[start of Data shown]

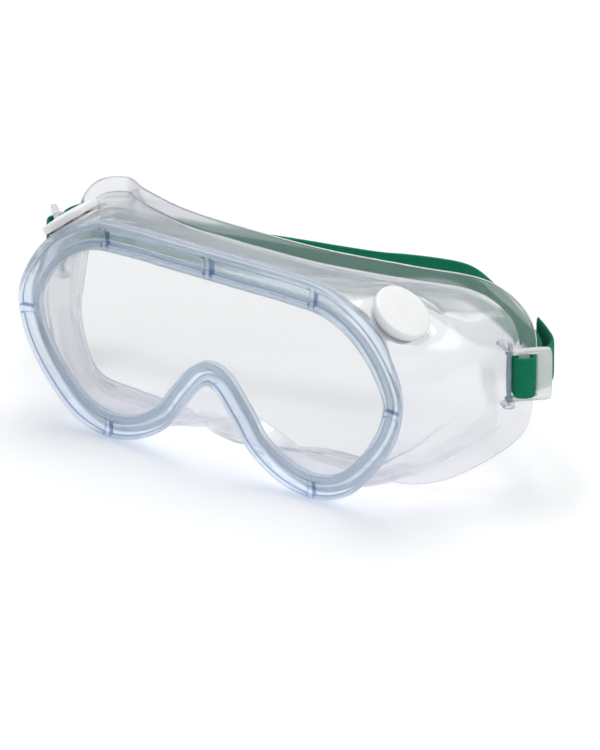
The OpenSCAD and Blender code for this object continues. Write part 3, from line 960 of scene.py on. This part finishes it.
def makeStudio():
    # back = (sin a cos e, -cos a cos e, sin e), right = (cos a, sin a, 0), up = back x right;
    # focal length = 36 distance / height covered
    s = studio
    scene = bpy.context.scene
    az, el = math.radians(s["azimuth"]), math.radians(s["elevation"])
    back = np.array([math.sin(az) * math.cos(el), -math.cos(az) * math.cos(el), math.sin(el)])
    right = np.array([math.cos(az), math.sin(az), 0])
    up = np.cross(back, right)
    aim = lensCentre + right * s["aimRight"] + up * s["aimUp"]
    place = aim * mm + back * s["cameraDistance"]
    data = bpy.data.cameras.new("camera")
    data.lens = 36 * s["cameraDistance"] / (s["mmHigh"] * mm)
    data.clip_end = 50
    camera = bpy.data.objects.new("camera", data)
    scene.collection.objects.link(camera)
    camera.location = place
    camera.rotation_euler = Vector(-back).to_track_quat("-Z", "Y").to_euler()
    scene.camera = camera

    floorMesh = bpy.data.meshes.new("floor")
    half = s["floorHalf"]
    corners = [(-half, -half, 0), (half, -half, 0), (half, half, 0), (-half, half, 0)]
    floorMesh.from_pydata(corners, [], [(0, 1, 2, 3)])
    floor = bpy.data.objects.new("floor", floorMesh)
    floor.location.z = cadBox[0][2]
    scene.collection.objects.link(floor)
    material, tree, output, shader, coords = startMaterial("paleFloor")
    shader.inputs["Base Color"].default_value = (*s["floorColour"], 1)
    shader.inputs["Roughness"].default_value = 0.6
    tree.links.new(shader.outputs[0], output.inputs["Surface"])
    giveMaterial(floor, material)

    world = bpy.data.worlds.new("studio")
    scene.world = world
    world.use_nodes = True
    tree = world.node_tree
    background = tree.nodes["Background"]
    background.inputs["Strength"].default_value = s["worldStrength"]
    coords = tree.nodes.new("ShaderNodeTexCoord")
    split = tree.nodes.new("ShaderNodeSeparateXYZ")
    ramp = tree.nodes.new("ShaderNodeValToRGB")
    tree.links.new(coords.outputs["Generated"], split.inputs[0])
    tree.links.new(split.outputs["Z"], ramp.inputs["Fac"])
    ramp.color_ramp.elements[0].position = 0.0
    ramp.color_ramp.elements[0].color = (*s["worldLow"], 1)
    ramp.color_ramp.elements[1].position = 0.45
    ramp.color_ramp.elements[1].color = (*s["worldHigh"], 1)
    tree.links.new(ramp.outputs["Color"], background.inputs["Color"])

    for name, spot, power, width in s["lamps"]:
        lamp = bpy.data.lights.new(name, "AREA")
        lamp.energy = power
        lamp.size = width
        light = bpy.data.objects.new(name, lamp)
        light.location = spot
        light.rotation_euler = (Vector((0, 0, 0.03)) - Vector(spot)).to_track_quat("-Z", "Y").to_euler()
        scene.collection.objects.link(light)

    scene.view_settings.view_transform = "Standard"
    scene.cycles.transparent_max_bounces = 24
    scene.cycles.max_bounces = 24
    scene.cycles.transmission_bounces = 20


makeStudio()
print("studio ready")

[end of Data shown]
[start of Data shown]

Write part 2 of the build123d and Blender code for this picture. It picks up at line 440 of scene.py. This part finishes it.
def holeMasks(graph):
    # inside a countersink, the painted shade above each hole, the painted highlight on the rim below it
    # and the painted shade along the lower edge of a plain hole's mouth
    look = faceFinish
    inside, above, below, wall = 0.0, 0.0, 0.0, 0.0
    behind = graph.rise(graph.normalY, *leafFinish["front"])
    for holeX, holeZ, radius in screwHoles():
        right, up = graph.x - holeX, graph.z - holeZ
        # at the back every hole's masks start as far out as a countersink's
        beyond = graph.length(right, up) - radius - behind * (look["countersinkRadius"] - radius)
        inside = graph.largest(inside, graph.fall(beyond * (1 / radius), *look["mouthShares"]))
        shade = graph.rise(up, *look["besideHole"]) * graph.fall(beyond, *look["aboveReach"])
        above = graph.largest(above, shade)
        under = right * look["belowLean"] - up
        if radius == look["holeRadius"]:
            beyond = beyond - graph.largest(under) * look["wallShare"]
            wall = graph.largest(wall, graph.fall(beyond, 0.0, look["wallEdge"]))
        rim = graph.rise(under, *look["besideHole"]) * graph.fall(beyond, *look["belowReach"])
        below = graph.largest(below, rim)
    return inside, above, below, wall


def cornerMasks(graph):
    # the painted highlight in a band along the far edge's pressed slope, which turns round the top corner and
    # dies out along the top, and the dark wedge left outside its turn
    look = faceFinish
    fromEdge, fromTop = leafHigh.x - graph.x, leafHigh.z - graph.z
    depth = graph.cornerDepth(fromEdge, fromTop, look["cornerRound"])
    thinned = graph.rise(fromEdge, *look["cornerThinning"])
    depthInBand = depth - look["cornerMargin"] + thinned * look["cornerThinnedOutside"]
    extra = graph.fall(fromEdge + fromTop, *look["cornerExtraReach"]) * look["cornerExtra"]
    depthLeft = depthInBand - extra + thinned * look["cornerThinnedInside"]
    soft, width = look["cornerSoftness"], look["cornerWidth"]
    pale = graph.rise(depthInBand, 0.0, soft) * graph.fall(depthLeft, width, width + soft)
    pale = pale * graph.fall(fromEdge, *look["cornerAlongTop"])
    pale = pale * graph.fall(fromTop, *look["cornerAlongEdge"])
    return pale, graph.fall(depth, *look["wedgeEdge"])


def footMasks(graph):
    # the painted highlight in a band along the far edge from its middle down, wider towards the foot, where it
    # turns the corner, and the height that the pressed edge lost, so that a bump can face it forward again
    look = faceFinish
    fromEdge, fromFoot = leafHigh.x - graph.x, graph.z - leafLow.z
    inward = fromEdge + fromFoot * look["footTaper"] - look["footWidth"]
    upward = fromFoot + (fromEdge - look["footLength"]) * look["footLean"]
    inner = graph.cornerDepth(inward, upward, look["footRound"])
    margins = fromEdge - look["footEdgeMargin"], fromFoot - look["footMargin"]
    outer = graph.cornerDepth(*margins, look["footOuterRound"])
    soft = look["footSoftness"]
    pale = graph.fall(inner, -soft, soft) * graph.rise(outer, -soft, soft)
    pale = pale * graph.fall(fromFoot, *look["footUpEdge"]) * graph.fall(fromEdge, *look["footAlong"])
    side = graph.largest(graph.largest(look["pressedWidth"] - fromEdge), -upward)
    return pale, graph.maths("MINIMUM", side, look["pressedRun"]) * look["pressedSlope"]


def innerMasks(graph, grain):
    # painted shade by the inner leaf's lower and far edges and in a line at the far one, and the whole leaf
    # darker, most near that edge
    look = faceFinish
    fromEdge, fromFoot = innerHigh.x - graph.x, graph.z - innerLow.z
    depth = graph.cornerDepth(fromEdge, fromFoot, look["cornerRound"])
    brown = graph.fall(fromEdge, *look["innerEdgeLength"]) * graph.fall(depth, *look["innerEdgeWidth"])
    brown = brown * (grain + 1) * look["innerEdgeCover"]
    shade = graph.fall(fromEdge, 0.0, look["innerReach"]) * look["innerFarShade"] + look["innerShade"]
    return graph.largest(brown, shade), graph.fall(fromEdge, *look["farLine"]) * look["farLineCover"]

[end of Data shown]
[start of Data shown]

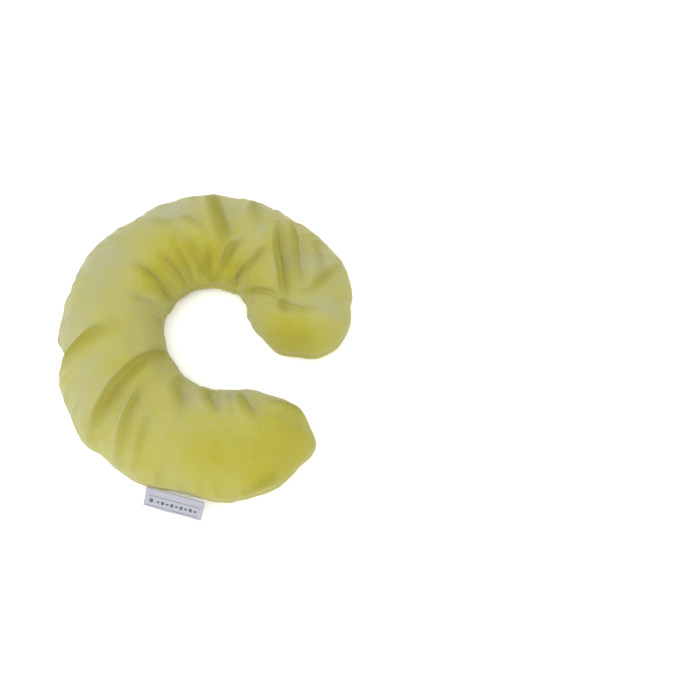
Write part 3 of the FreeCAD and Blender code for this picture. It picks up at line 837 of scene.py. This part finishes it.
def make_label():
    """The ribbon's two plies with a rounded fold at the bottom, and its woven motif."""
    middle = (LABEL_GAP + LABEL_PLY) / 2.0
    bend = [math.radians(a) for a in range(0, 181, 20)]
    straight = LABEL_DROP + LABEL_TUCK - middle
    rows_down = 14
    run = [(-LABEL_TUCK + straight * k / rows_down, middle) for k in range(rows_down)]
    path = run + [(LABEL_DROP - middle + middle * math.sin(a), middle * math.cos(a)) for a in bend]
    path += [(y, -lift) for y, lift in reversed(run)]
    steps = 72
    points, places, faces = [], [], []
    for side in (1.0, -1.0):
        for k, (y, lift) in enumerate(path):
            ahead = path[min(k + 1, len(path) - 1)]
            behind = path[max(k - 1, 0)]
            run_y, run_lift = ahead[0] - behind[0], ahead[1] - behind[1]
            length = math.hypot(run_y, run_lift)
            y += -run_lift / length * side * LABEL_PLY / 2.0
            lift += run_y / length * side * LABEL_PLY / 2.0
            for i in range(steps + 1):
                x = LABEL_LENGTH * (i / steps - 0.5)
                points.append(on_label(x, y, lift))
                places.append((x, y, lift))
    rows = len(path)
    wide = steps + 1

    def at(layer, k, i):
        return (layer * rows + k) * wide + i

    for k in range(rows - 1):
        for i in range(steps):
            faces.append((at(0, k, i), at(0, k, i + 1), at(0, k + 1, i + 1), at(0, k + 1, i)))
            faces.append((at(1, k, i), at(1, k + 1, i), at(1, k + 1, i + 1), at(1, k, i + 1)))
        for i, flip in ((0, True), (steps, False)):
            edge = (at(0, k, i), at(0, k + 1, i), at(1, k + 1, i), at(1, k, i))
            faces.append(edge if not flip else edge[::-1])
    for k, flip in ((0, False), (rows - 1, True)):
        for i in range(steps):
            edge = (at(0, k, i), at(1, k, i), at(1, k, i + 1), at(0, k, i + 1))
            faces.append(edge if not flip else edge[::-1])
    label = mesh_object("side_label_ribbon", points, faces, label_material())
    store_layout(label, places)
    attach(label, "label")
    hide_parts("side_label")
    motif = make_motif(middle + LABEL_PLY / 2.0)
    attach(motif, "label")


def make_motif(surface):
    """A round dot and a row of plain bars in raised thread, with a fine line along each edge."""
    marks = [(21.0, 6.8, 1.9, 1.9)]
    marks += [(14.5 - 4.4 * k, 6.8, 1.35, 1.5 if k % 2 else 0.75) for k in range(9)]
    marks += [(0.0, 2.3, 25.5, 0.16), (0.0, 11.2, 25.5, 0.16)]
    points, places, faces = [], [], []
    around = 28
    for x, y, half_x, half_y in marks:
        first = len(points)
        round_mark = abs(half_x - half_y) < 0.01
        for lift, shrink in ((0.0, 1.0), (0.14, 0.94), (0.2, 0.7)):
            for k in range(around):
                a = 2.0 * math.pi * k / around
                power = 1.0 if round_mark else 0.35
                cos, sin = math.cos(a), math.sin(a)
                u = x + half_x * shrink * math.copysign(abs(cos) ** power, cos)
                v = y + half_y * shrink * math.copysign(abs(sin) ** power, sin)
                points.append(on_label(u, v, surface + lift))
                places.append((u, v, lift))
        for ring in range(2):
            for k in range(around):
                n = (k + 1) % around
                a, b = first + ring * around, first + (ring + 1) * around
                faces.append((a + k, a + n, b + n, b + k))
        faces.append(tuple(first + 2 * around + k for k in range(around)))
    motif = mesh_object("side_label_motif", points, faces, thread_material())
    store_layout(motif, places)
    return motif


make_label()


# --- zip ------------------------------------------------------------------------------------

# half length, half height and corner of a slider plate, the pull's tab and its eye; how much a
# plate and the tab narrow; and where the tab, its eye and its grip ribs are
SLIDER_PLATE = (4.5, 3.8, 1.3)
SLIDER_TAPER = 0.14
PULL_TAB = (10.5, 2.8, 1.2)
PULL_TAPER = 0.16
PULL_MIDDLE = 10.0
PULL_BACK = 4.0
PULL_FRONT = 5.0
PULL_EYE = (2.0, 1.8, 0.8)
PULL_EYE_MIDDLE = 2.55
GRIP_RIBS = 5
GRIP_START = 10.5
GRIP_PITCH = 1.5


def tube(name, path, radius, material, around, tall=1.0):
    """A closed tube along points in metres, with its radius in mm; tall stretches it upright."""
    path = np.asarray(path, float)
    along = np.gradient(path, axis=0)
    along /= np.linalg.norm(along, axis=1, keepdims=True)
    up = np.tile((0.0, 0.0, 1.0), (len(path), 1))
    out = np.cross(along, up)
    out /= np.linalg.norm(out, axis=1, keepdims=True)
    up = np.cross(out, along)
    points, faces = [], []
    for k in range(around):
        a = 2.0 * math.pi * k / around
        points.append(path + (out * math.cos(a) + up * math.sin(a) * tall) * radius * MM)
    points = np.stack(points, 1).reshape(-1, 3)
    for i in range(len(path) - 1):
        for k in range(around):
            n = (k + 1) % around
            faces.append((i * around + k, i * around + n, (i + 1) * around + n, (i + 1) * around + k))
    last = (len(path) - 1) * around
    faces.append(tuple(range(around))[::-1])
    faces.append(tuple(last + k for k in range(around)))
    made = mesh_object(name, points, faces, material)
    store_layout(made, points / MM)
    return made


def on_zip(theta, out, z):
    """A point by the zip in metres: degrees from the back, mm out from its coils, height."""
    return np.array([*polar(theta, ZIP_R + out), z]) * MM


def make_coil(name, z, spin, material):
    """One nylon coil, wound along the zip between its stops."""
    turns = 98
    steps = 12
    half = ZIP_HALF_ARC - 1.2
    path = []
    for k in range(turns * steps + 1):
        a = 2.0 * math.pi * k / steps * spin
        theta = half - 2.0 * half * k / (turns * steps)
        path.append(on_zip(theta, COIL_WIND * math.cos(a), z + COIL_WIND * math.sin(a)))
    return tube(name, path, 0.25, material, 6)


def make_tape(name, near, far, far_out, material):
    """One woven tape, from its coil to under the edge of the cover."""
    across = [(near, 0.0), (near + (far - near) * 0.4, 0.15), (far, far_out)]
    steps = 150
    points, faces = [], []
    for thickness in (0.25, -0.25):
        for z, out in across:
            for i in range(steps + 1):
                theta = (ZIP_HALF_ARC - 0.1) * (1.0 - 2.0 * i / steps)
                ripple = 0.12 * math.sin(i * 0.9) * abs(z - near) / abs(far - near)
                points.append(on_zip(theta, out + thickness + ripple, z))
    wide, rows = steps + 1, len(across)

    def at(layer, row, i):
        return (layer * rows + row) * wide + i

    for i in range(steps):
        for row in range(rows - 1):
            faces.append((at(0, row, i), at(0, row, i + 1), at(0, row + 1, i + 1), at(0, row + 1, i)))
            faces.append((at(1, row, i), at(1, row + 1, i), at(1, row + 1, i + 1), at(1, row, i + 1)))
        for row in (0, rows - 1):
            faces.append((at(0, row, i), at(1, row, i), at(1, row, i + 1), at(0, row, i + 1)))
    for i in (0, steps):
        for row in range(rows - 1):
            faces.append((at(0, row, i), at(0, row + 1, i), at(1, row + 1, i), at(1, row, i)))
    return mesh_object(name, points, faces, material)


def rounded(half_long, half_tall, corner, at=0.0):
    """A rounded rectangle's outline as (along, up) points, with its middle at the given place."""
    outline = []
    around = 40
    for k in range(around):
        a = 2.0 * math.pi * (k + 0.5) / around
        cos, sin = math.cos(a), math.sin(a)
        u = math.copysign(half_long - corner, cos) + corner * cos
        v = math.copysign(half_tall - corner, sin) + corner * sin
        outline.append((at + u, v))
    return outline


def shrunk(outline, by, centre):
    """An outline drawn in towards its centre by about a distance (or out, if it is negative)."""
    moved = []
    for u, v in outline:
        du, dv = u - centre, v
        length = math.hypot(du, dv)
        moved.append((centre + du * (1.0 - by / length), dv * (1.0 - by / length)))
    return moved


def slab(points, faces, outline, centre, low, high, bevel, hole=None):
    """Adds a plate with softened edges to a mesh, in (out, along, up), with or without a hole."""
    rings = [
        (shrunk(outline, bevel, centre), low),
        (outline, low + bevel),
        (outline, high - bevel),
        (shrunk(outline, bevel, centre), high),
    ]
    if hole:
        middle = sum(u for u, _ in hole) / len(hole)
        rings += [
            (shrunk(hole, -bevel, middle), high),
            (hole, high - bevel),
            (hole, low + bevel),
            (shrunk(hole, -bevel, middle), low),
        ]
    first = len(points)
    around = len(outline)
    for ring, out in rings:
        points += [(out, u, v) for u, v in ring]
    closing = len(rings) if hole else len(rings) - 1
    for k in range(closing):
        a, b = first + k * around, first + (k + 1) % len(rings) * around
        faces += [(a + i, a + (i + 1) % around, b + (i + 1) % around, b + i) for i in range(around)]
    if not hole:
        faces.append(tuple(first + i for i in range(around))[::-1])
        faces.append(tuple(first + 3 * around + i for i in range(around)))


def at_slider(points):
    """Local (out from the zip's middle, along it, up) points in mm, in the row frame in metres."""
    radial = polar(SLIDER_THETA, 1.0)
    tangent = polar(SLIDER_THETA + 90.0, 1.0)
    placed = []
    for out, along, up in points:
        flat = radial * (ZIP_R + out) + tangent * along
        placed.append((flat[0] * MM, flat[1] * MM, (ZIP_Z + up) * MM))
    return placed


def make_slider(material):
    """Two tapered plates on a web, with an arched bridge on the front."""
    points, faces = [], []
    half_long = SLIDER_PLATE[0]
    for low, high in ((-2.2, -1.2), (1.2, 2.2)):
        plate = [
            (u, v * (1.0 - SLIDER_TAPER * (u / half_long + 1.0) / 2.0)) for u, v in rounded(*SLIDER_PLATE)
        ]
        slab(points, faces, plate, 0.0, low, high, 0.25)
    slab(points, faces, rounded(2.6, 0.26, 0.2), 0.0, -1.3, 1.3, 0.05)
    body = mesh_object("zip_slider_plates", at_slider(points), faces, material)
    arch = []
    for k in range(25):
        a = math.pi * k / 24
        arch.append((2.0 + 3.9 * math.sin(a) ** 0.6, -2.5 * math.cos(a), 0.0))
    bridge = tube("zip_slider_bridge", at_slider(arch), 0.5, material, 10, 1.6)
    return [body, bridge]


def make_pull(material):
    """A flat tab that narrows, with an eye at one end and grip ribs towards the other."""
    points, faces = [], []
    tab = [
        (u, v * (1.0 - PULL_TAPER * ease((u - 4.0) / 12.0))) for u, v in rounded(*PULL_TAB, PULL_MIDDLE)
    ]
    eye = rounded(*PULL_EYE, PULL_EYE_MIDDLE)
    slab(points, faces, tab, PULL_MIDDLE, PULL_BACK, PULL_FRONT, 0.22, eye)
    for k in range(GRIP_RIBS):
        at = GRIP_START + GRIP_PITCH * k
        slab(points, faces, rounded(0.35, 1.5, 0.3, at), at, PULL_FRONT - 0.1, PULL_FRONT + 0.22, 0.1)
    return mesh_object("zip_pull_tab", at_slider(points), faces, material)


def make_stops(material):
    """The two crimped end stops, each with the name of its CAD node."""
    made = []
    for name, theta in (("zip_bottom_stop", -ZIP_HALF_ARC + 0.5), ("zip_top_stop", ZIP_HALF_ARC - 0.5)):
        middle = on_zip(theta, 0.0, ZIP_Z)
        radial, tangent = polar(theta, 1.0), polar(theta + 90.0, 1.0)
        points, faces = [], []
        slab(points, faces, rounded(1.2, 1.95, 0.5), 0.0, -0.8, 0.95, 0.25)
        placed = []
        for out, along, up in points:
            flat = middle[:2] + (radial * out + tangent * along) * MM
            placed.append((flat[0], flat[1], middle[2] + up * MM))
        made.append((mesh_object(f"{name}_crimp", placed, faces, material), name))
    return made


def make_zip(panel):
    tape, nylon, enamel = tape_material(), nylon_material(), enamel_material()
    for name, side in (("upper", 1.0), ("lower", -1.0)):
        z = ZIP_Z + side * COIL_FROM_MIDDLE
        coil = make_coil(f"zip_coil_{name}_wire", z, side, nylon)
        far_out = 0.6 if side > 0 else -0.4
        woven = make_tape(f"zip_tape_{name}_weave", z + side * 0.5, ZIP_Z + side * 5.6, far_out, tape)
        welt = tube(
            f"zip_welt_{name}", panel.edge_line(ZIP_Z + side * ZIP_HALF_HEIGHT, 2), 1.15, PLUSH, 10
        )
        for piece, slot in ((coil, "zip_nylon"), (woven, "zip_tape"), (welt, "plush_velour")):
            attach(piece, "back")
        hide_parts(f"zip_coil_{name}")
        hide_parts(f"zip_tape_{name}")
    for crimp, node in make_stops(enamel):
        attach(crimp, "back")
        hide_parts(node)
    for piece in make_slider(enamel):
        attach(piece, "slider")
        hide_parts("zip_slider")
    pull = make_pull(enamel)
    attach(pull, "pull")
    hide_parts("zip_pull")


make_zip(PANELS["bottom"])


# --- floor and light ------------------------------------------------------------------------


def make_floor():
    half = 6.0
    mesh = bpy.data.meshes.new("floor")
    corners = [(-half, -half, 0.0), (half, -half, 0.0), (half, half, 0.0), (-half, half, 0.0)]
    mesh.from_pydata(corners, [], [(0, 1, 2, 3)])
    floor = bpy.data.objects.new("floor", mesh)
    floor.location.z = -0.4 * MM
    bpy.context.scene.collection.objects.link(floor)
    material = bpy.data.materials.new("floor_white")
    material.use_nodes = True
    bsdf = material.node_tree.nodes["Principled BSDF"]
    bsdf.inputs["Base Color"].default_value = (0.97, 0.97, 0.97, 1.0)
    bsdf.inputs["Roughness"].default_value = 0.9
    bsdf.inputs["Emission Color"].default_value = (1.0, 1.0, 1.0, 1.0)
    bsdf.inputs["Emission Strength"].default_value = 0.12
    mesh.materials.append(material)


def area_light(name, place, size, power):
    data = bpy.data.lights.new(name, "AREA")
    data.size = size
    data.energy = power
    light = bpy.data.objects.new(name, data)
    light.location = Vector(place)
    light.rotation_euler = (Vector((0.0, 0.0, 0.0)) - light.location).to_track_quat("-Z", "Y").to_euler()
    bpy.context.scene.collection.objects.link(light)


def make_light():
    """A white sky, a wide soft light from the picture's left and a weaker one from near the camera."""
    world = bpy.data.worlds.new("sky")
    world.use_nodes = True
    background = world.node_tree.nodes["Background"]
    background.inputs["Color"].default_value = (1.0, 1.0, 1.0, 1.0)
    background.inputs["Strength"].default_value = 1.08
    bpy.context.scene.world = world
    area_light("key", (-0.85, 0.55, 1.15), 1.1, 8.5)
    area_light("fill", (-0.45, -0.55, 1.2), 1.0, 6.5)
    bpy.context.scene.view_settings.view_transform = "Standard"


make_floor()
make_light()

[end of Data shown]

• **Problem to work on**
Take every line above carrying "attach" and return it.

• **Answer to this task**
    attach(label, "label")
    attach(motif, "label")
            attach(piece, "back")
        attach(crimp, "back")
        attach(piece, "slider")
    attach(pull, "pull")